Bakalia Govt. College, Chattogram
- Former name: Chittagong Government Commercial Institute (1966–2016)
- Motto: শিক্ষাই প্রগতি
- Motto in English: Education is progress
- Type: Public
- Established: 1966; 60 years ago
- Affiliations: Bangladesh Technical Education Board (1966 - 1984) Dhaka Education Board (1984 - 2016) Chittagong Education Board (2016 - present)
- Principal: Professor Rehena Akhter Yeasmeen
- Academic staff: 25
- Students: 2,737 (As of 2022^{[update]})
- Location: Shah Amanat Bridge Connecting Road, Bakalia, Chittagong, 4203, Bangladesh 22°21′31″N 91°51′11″E﻿ / ﻿22.3587°N 91.8531°E
- EIIN: 134595
- Website: bgcc.edu.bd

= Bakalia Government College =

Public higher secondary school in Chittagong, Bangladesh

Bakalia Government College (officially Bakalia Govt. College, Chattogram and formerly the Chittagong Government Commercial Institute) is a public higher secondary school located in Chittagong, Bangladesh. It was established as a technical institute in 1966. In 2016, it was converted into a higher secondary school.

== History ==
According to the instructions of the National Education Commission of 1959, the then government of East Pakistan district headquarters decided to set up commercial institutes and consequently with the financial and technical support of USAID in Dhaka, Mymensingh, Faridpur, Chittagong, Feni, Comilla, Khulna, Jessore, Kushtia, Rajshahi, Dinajpur, and Rangpur.
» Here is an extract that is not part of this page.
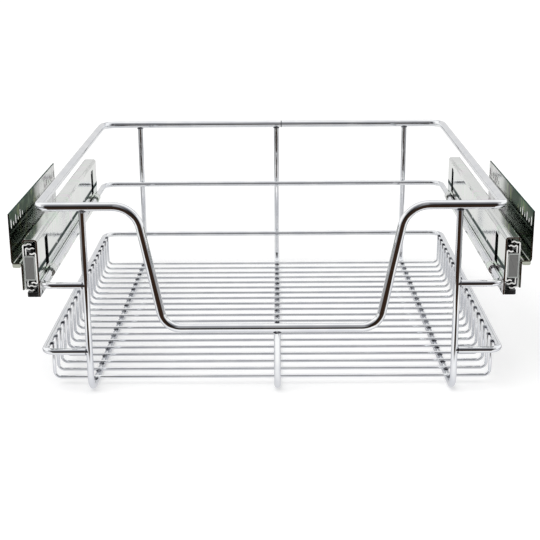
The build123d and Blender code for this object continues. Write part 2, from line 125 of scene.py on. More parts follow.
class Shader:
    """The nodes of a material or of the world, written as expressions."""

    def __init__(self, name: str, world: bool = False) -> None:
        """Start with the output alone.

        Args:
            name: the material's or the world's name.
            world: whether it lights the world.
        """
        self.owner = (bpy.data.worlds if world else bpy.data.materials).new(name)
        self.owner.use_nodes = True
        self.tree = self.owner.node_tree
        self.tree.nodes.clear()
        kind = "ShaderNodeOutputWorld" if world else "ShaderNodeOutputMaterial"
        self.output = self.tree.nodes.new(kind)

    def node(self, kind: str, settings: dict | None = None,
             sockets: dict | None = None) -> list[Value]:
        """Add one node.

        Args:
            kind: the node's type.
            settings: its properties, which are set first. A ramp's stops are given as "stops".
            sockets: values or links by the input's name or number.

        Returns:
            The node's outputs.
        """
        node = self.tree.nodes.new(kind)
        for key, value in (settings or {}).items():
            if key == "stops":
                self._set_stops(node.color_ramp, value)
            else:
                setattr(node, key, value)
        for key, value in (sockets or {}).items():
            if isinstance(value, Value):
                self.tree.links.new(value.socket, node.inputs[key])
            elif isinstance(value, tuple) and len(value) == 3 and node.inputs[key].type == "RGBA":
                node.inputs[key].default_value = (*value, 1.0)
            else:
                node.inputs[key].default_value = value
        return [Value(self, output) for output in node.outputs]

    @staticmethod
    def _set_stops(ramp: bpy.types.ColorRamp, stops: list[tuple[float, Colour]]) -> None:
        """Give a colour ramp its stops.

        Args:
            ramp: the ramp.
            stops: places from nought to one, each with its colour.
        """
        while len(ramp.elements) < len(stops):
            ramp.elements.new(1.0)
        for element, (place, colour) in zip(ramp.elements, stops):
            element.position = place
            element.color = (*colour, 1.0)

    def place(self) -> Value:
        """The point's place on the object, in metres."""
        return self.node("ShaderNodeTexCoord")[3]

    def share(self, value: Value, start: float, end: float) -> Value:
        """Nought at start and one at end, and even between them."""
        return self.node("ShaderNodeMapRange", None, {0: value, 1: start, 2: end})[0]

    def within(self, value: Value, low: float, high: float) -> Value:
        """One where a value is between two limits, and nought elsewhere."""
        return (value > low) * (value < high)

    def larger(self, first: Value, second: Value) -> Value:
        """The larger of two values."""
        return self.node("ShaderNodeMath", {"operation": "MAXIMUM"}, {0: first, 1: second})[0]

    def ray(self, kind: Ray) -> Value:
        """One for rays of a kind, and nought for others."""
        return self.node("ShaderNodeLightPath")[kind.value]

    def axes(self) -> tuple[Value, Value, Value]:
        """The point's X, Y and Z on the object, in metres."""
        parts = self.node("ShaderNodeSeparateXYZ", None, {0: self.place()})
        return parts[0], parts[1], parts[2]

    def grain(self, scale: float | Corner, detail: float = 3.0,
              shift: Corner = (0, 0, 0)) -> Value:
        """Smooth noise.

        Args:
            scale: repeats in each metre, alike on all axes or along X, Y and Z.
            detail: how many finer layers it has.
            shift: moves the pattern, so that two of them differ.

        Returns:
            The noise, from nought to one.
        """
        repeats = scale if isinstance(scale, tuple) else (scale, scale, scale)
        mapped = self.node("ShaderNodeMapping", {"vector_type": "POINT"},
                           {"Vector": self.place(), "Location": shift, "Scale": repeats})[0]
        return self.node("ShaderNodeTexNoise", None,
                         {"Vector": mapped, "Scale": 1.0, "Detail": detail})[0]

    def blend(self, share: Value, first: Colour | Value, second: Colour | Value) -> Value:
        """A colour between two others."""
        return self.node("ShaderNodeMix", {"data_type": "RGBA"}, {0: share, 6: first, 7: second})[2]

    def tints(self, share: Value, stops: list[tuple[float, Colour]]) -> Value:
        """A colour from a ramp."""
        return self.node("ShaderNodeValToRGB", {"stops": stops}, {0: share})[0]

    def bumps(self, height: Value, depth: float) -> Value:
        """A surface relief whose height, from nought to one, is depth metres deep."""
        return self.node("ShaderNodeBump", None, {"Height": height, "Distance": depth})[0]

    def coat(self, **sockets: Value | float | Colour) -> Value:
        """One principled surface, given its inputs with _ in place of spaces."""
        named_sockets = {key.replace("_", " "): value for key, value in sockets.items()}
        return self.node("ShaderNodeBsdfPrincipled", None, named_sockets)[0]

    def finish(self, result: Value) -> bpy.types.Material | bpy.types.World:
        """Link the result to the output, and give what it dresses."""
        self.tree.links.new(result.socket, self.output.inputs["Surface"])
        return self.owner

    def surface(self, **sockets: Value | float | Colour) -> bpy.types.Material:
        """Finish the material with one principled surface."""
        return self.finish(self.coat(**sockets))

    def mixed(self, share: Value, under: Value, over: Value) -> Value:
        """Two surfaces, of which share shows the second."""
        return self.node("ShaderNodeMixShader", None, {0: share, 1: under, 2: over})[0]


# ---- finishes --------------------------------------------------------------------------------
@dataclass(frozen=True)
class BrightChrome:
    """Mirror chrome plate on drawn wire, with faint draw lines and uneven spots."""

    name: str = "bright_chrome"
    pale: Colour = (0.97, 0.98, 0.985)
    cool: Colour = (0.87, 0.885, 0.91)
    smooth: float = 0.02
    rough: float = 0.10
    relief: float = 0.00006

    def material(self) -> bpy.types.Material:
        """The finish as a material.

        Returns:
            The material.
        """
        s = Shader(self.name)
        cloud = s.grain(45, 2.0)
        fine = s.grain(420, 2.0, (3, 1, 4))
        swell = s.grain(75, 1.0, (7, 2, 5))
        return s.surface(
            Metallic=1.0,
            Base_Color=s.blend(cloud.ramp(0.35, 0.7), self.cool, self.pale),
            Roughness=fine.ramp(0.45, 0.8).span(self.smooth, self.rough),
            Normal=s.bumps(swell + fine * 0.12, self.relief))


@dataclass(frozen=True)
class WeldBead:
    """Chrome over a weld's slightly frosted and pitted bead, made dark: partly the bead's own
    darker tone, partly painted shade of the crevices where the wires meet.
    """

    name: str = "weld_bead"
    pale: Colour = (0.42, 0.43, 0.46)
    # both colours are darkened: the bead's own tone, and painted crevice shade
    dull_painted_shade: Colour = (0.05, 0.05, 0.06)
    smooth: float = 0.12
    rough: float = 0.42
    relief: float = 0.0004

    def material(self) -> bpy.types.Material:
        """The finish as a material.

        Returns:
            The material.
        """
        s = Shader(self.name)
        pits = s.grain(900, 3.0)
        cloud = s.grain(260, 2.0, (5, 5, 1))
        return s.surface(
            Metallic=1.0,
            Base_Color=s.blend(cloud.ramp(0.4, 0.65), self.dull_painted_shade, self.pale),
            Roughness=pits.ramp(0.35, 0.7).span(self.smooth, self.rough),
            Normal=s.bumps(pits, self.relief))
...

These commercial institutes were established in Bogra, Pabna, Barisal and Sylhet district cities between 1965 and 1967. The Chittagong Government Commercial Institute was established in 1966 in Bakalia in Chittagong. Later, the government of Bangladesh opened all commercial institutes and provided teaching opportunities in all subjects. In that context, in May 2016, Chittagong Government Commercial Institute was converted into Bakalia Government College, Chittagong.